*COLLECTED DATA*.
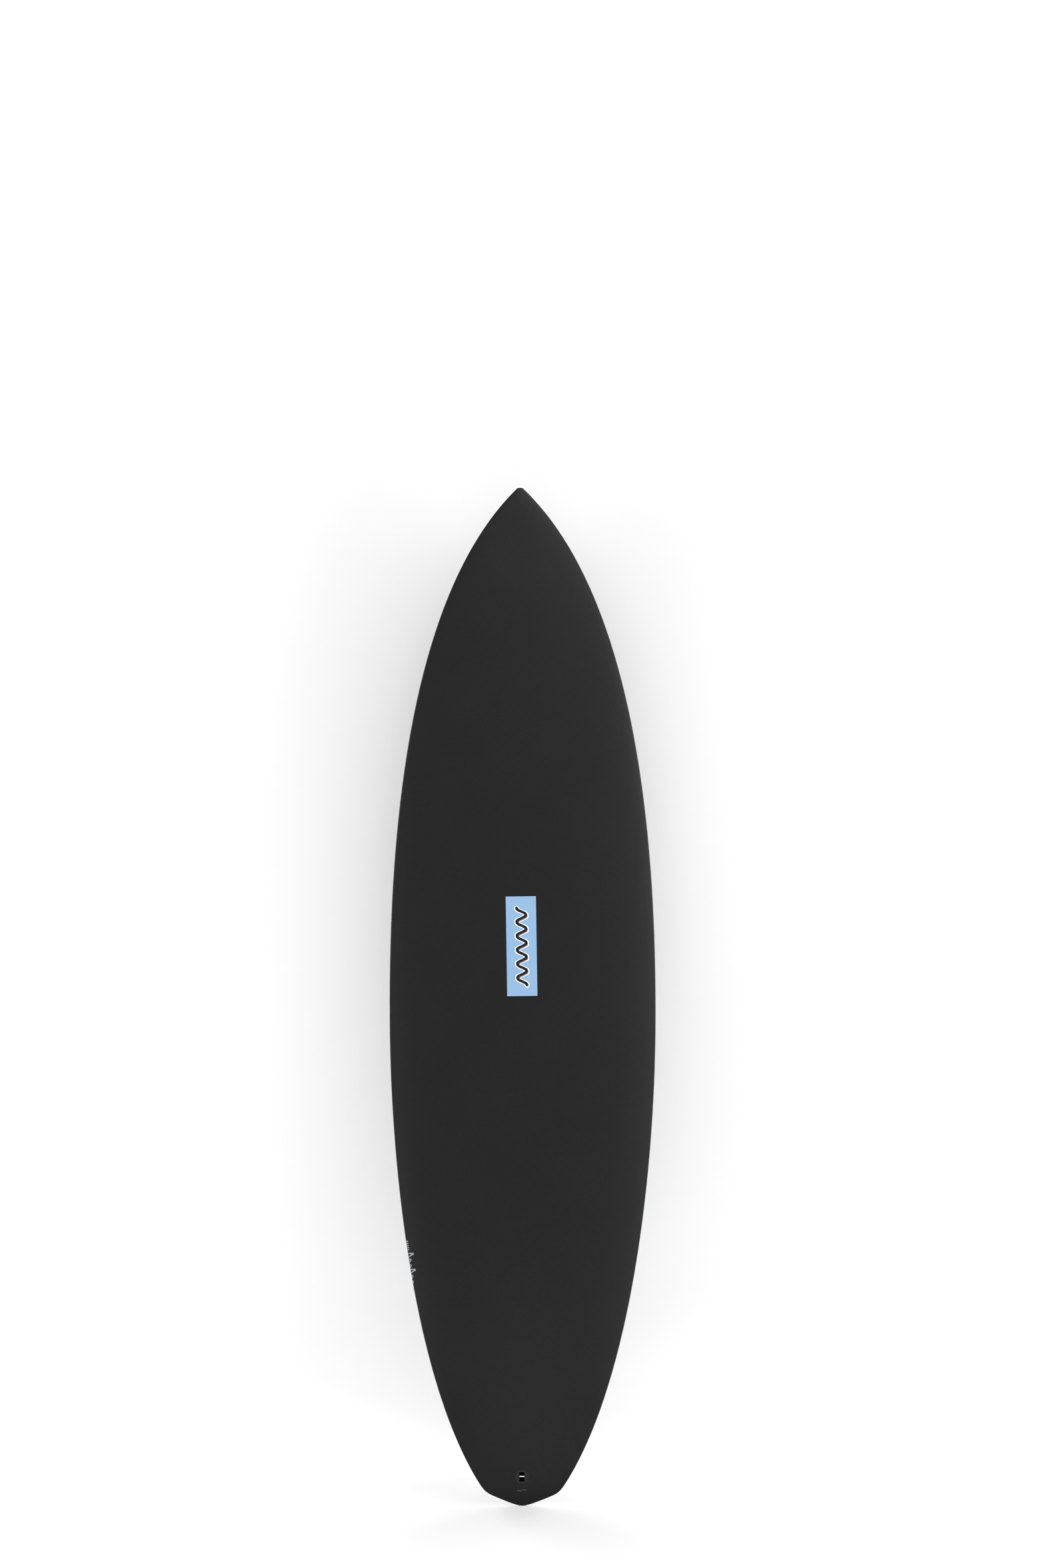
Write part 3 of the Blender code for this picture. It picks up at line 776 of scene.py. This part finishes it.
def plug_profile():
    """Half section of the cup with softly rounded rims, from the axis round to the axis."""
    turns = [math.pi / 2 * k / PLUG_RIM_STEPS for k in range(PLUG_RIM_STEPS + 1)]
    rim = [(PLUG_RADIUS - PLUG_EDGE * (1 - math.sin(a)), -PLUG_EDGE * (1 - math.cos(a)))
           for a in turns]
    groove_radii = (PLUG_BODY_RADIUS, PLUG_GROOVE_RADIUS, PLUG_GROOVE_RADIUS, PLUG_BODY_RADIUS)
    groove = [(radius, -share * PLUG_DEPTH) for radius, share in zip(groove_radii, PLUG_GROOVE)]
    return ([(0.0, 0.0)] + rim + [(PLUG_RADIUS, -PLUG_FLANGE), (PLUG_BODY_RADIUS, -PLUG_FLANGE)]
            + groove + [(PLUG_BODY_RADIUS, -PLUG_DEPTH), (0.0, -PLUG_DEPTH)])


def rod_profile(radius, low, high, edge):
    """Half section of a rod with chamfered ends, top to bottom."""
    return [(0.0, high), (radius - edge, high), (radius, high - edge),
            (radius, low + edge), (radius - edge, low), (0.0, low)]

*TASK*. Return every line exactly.

*ANSWER BELOW*.
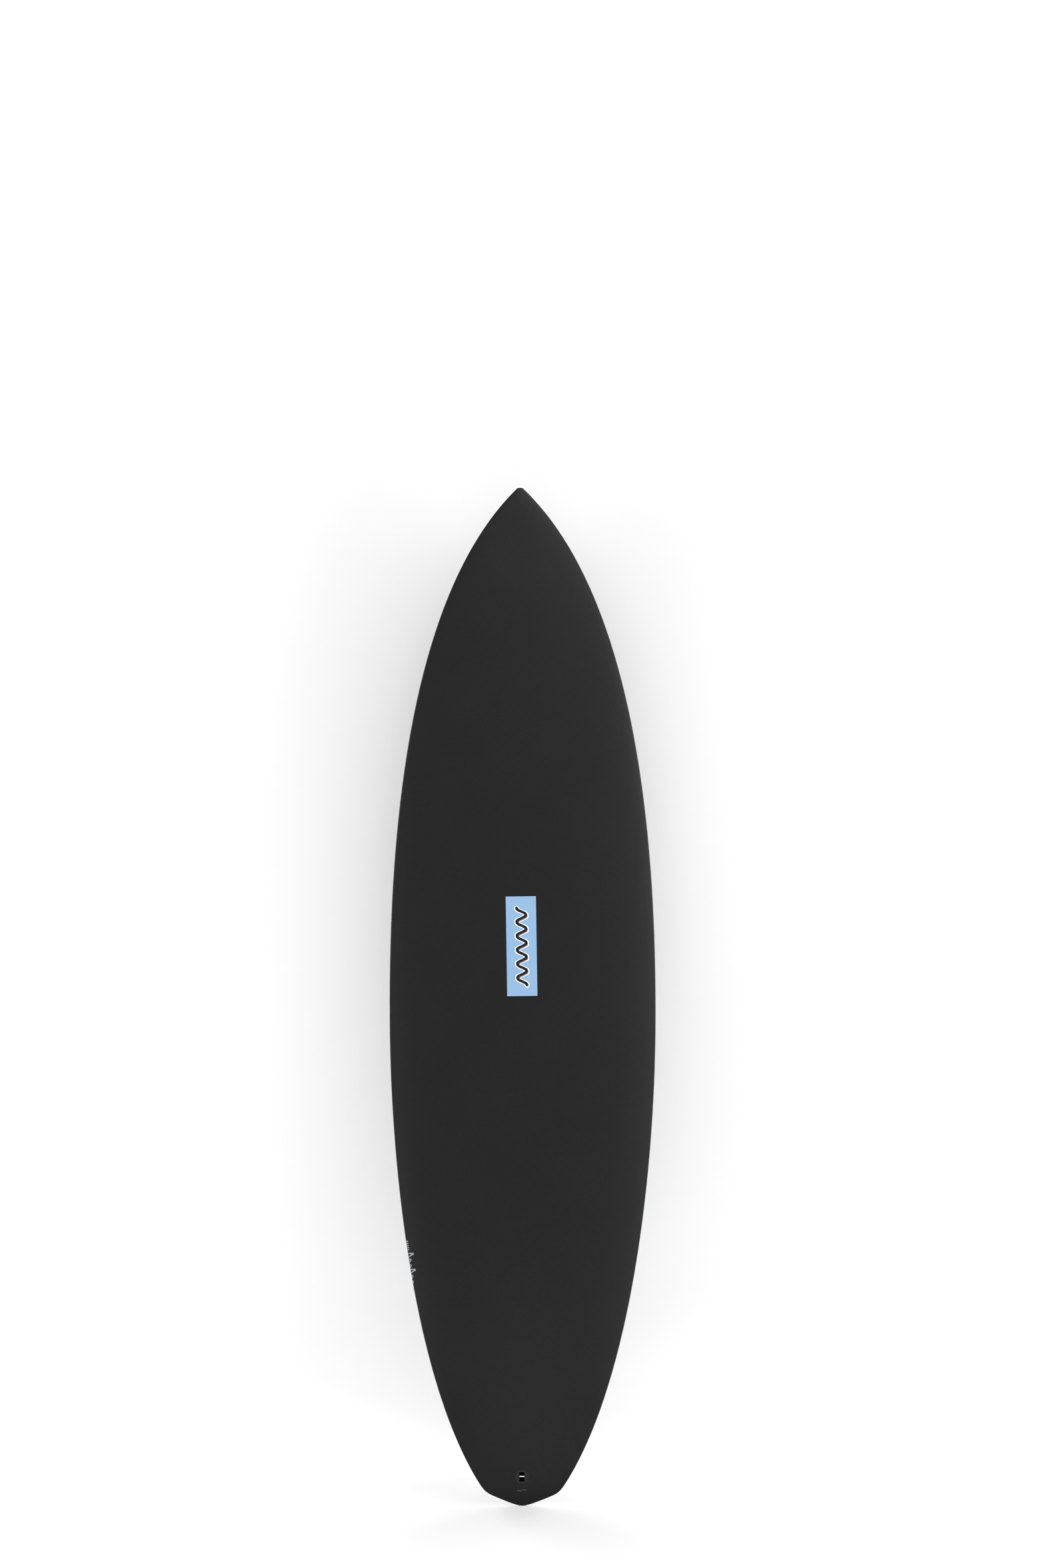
Write part 3 of the Blender code for this picture. It picks up at line 776 of scene.py. This part finishes it.
def plug_profile():
    """Half section of the cup with softly rounded rims, from the axis round to the axis."""
    turns = [math.pi / 2 * k / PLUG_RIM_STEPS for k in range(PLUG_RIM_STEPS + 1)]
    rim = [(PLUG_RADIUS - PLUG_EDGE * (1 - math.sin(a)), -PLUG_EDGE * (1 - math.cos(a)))
           for a in turns]
    groove_radii = (PLUG_BODY_RADIUS, PLUG_GROOVE_RADIUS, PLUG_GROOVE_RADIUS, PLUG_BODY_RADIUS)
    groove = [(radius, -share * PLUG_DEPTH) for radius, share in zip(groove_radii, PLUG_GROOVE)]
    return ([(0.0, 0.0)] + rim + [(PLUG_RADIUS, -PLUG_FLANGE), (PLUG_BODY_RADIUS, -PLUG_FLANGE)]
            + groove + [(PLUG_BODY_RADIUS, -PLUG_DEPTH), (0.0, -PLUG_DEPTH)])


def rod_profile(radius, low, high, edge):
    """Half section of a rod with chamfered ends, top to bottom."""
    return [(0.0, high), (radius - edge, high), (radius, high - edge),
            (radius, low + edge), (radius - edge, low), (0.0, low)]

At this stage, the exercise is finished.